* _Supplied data_:
◆ ◆ ◆ ◆

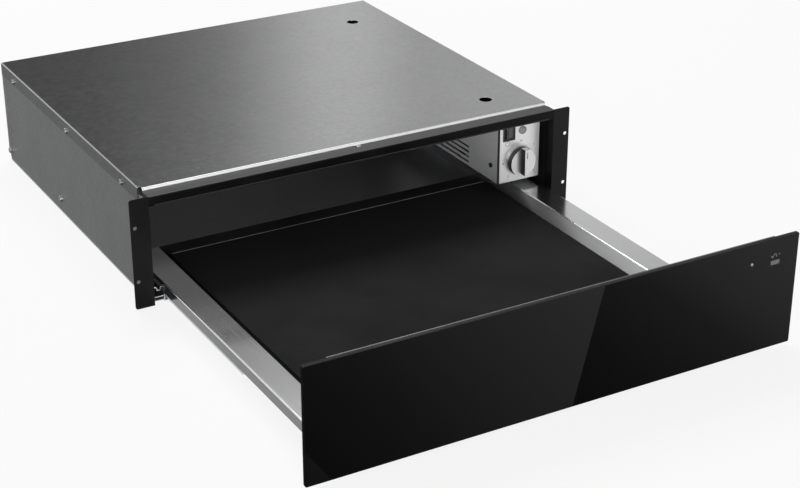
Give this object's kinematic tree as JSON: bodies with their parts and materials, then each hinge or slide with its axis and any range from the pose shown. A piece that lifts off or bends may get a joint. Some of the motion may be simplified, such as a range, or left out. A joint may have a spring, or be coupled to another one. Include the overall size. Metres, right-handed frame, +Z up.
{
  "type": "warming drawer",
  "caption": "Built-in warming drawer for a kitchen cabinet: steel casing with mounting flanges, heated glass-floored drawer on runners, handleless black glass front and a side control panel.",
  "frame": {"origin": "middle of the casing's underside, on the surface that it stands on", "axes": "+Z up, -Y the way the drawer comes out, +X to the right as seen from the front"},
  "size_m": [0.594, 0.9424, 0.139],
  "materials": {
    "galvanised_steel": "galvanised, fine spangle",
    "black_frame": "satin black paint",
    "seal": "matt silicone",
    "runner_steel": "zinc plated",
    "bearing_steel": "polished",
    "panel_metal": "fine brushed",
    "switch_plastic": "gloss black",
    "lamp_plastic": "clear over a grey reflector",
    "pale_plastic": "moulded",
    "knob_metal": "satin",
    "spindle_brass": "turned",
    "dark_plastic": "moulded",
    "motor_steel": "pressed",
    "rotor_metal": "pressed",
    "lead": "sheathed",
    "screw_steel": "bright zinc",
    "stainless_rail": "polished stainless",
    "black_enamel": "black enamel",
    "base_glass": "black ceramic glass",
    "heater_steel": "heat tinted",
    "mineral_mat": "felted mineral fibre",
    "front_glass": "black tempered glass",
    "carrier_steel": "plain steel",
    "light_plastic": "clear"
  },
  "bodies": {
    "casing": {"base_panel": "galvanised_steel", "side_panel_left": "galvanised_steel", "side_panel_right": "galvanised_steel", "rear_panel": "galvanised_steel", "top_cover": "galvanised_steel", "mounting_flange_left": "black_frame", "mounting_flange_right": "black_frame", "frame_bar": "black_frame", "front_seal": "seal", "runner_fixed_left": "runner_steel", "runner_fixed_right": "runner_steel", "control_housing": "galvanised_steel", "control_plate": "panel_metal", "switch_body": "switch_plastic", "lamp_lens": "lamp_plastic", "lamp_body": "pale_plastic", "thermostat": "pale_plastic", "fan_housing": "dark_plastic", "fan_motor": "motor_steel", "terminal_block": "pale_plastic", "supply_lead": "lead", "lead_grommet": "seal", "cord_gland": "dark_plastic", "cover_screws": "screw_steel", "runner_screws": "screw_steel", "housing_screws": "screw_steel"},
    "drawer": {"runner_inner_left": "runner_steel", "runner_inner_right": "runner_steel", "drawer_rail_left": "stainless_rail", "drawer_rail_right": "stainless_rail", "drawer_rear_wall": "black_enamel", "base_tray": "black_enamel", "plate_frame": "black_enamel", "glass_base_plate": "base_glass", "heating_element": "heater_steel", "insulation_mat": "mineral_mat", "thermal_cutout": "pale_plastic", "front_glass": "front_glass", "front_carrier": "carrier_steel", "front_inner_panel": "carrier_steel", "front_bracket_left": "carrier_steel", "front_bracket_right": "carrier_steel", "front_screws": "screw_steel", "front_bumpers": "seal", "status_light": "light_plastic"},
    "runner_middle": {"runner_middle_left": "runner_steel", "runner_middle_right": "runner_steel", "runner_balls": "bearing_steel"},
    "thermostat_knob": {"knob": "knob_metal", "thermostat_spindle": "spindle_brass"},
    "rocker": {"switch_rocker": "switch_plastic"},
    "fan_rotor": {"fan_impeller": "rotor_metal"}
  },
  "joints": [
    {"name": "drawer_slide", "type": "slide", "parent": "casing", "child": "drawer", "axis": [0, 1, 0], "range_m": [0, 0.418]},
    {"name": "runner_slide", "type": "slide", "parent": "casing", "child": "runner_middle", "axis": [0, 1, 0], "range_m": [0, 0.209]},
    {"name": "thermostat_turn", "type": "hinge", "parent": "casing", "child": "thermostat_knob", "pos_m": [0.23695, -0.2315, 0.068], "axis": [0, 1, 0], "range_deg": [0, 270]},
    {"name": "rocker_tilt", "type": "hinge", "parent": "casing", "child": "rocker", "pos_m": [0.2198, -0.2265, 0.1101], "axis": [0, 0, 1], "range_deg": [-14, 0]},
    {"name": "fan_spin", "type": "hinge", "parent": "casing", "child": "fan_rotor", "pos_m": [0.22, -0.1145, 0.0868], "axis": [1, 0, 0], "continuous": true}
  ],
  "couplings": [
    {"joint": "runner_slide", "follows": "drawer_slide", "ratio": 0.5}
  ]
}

◆ ◆ ◆ ◆

* _Exercise directions_:
All the data must be duplicated exactly, with nothing added or removed.

* _Answer for the task_:
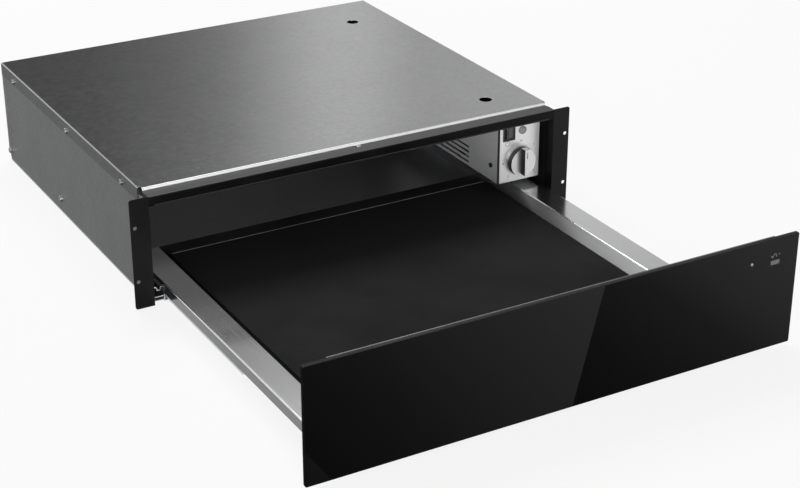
Give this object's kinematic tree as JSON: bodies with their parts and materials, then each hinge or slide with its axis and any range from the pose shown. A piece that lifts off or bends may get a joint. Some of the motion may be simplified, such as a range, or left out. A joint may have a spring, or be coupled to another one. Include the overall size. Metres, right-handed frame, +Z up.
{
  "type": "warming drawer",
  "caption": "Built-in warming drawer for a kitchen cabinet: steel casing with mounting flanges, heated glass-floored drawer on runners, handleless black glass front and a side control panel.",
  "frame": {"origin": "middle of the casing's underside, on the surface that it stands on", "axes": "+Z up, -Y the way the drawer comes out, +X to the right as seen from the front"},
  "size_m": [0.594, 0.9424, 0.139],
  "materials": {
    "galvanised_steel": "galvanised, fine spangle",
    "black_frame": "satin black paint",
    "seal": "matt silicone",
    "runner_steel": "zinc plated",
    "bearing_steel": "polished",
    "panel_metal": "fine brushed",
    "switch_plastic": "gloss black",
    "lamp_plastic": "clear over a grey reflector",
    "pale_plastic": "moulded",
    "knob_metal": "satin",
    "spindle_brass": "turned",
    "dark_plastic": "moulded",
    "motor_steel": "pressed",
    "rotor_metal": "pressed",
    "lead": "sheathed",
    "screw_steel": "bright zinc",
    "stainless_rail": "polished stainless",
    "black_enamel": "black enamel",
    "base_glass": "black ceramic glass",
    "heater_steel": "heat tinted",
    "mineral_mat": "felted mineral fibre",
    "front_glass": "black tempered glass",
    "carrier_steel": "plain steel",
    "light_plastic": "clear"
  },
  "bodies": {
    "casing": {"base_panel": "galvanised_steel", "side_panel_left": "galvanised_steel", "side_panel_right": "galvanised_steel", "rear_panel": "galvanised_steel", "top_cover": "galvanised_steel", "mounting_flange_left": "black_frame", "mounting_flange_right": "black_frame", "frame_bar": "black_frame", "front_seal": "seal", "runner_fixed_left": "runner_steel", "runner_fixed_right": "runner_steel", "control_housing": "galvanised_steel", "control_plate": "panel_metal", "switch_body": "switch_plastic", "lamp_lens": "lamp_plastic", "lamp_body": "pale_plastic", "thermostat": "pale_plastic", "fan_housing": "dark_plastic", "fan_motor": "motor_steel", "terminal_block": "pale_plastic", "supply_lead": "lead", "lead_grommet": "seal", "cord_gland": "dark_plastic", "cover_screws": "screw_steel", "runner_screws": "screw_steel", "housing_screws": "screw_steel"},
    "drawer": {"runner_inner_left": "runner_steel", "runner_inner_right": "runner_steel", "drawer_rail_left": "stainless_rail", "drawer_rail_right": "stainless_rail", "drawer_rear_wall": "black_enamel", "base_tray": "black_enamel", "plate_frame": "black_enamel", "glass_base_plate": "base_glass", "heating_element": "heater_steel", "insulation_mat": "mineral_mat", "thermal_cutout": "pale_plastic", "front_glass": "front_glass", "front_carrier": "carrier_steel", "front_inner_panel": "carrier_steel", "front_bracket_left": "carrier_steel", "front_bracket_right": "carrier_steel", "front_screws": "screw_steel", "front_bumpers": "seal", "status_light": "light_plastic"},
    "runner_middle": {"runner_middle_left": "runner_steel", "runner_middle_right": "runner_steel", "runner_balls": "bearing_steel"},
    "thermostat_knob": {"knob": "knob_metal", "thermostat_spindle": "spindle_brass"},
    "rocker": {"switch_rocker": "switch_plastic"},
    "fan_rotor": {"fan_impeller": "rotor_metal"}
  },
  "joints": [
    {"name": "drawer_slide", "type": "slide", "parent": "casing", "child": "drawer", "axis": [0, 1, 0], "range_m": [0, 0.418]},
    {"name": "runner_slide", "type": "slide", "parent": "casing", "child": "runner_middle", "axis": [0, 1, 0], "range_m": [0, 0.209]},
    {"name": "thermostat_turn", "type": "hinge", "parent": "casing", "child": "thermostat_knob", "pos_m": [0.23695, -0.2315, 0.068], "axis": [0, 1, 0], "range_deg": [0, 270]},
    {"name": "rocker_tilt", "type": "hinge", "parent": "casing", "child": "rocker", "pos_m": [0.2198, -0.2265, 0.1101], "axis": [0, 0, 1], "range_deg": [-14, 0]},
    {"name": "fan_spin", "type": "hinge", "parent": "casing", "child": "fan_rotor", "pos_m": [0.22, -0.1145, 0.0868], "axis": [1, 0, 0], "continuous": true}
  ],
  "couplings": [
    {"joint": "runner_slide", "follows": "drawer_slide", "ratio": 0.5}
  ]
}